Sep 24, 2017 - 14 MIN READ

Why Sequences Break Everything - Enter Recurrent Neural Networks

Images were hard, but at least they were static. Sequences add “time”, shared weights, and state — and suddenly the assumptions I relied on in 2016 stop holding.

Axel Domingues

Convolutions taught me something comforting: if you bake the right structure into the model, learning becomes easier.

Then I switched to sequences.

And the comfort disappeared.

Text, sensor streams, audio, click trails… sequences introduce a brutal reality:

order matters, and the past can change the meaning of the present.

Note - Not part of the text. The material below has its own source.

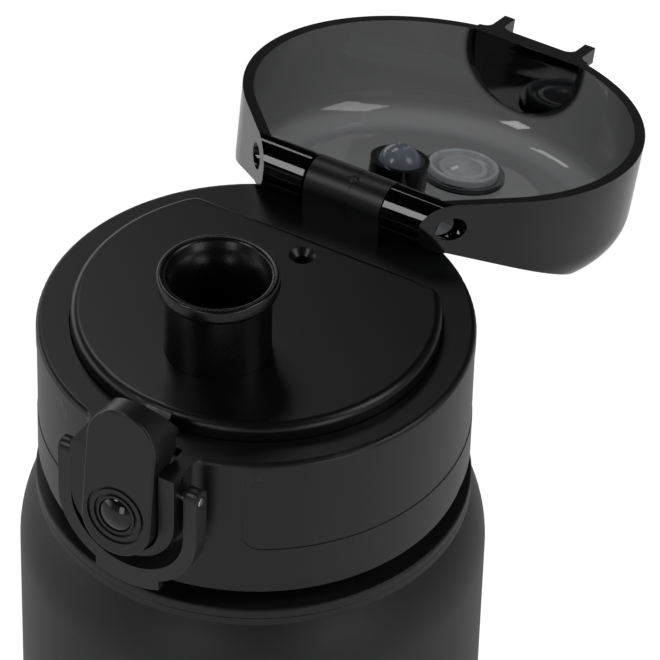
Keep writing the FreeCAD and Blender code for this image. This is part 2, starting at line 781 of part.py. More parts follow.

In 2016 I could pretend each training example was self-contained.
In September 2017, that illusion broke.

This is the month I met Recurrent Neural Networks — and understood why people say “sequence data breaks everything”.

What this post gives you

A clean mental model of RNNs: state, unrolling, and shared weights over time.

The 3 ideas to remember

Order matters
State carries context
Unrolling turns “loops” into depth

The engineering mindset

RNNs are learnable and fragile — so you’ll need instrumentation (state norms, gradients, sanity runs).

The Problem That Finally Forced Me Into RNNs

I tried to approach sequence problems with my “classic ML brain”:

take a window of the last k steps
engineer features (counts, averages, deltas)
throw logistic regression / SVM / even a small MLP at it

And it worked… until it didn’t.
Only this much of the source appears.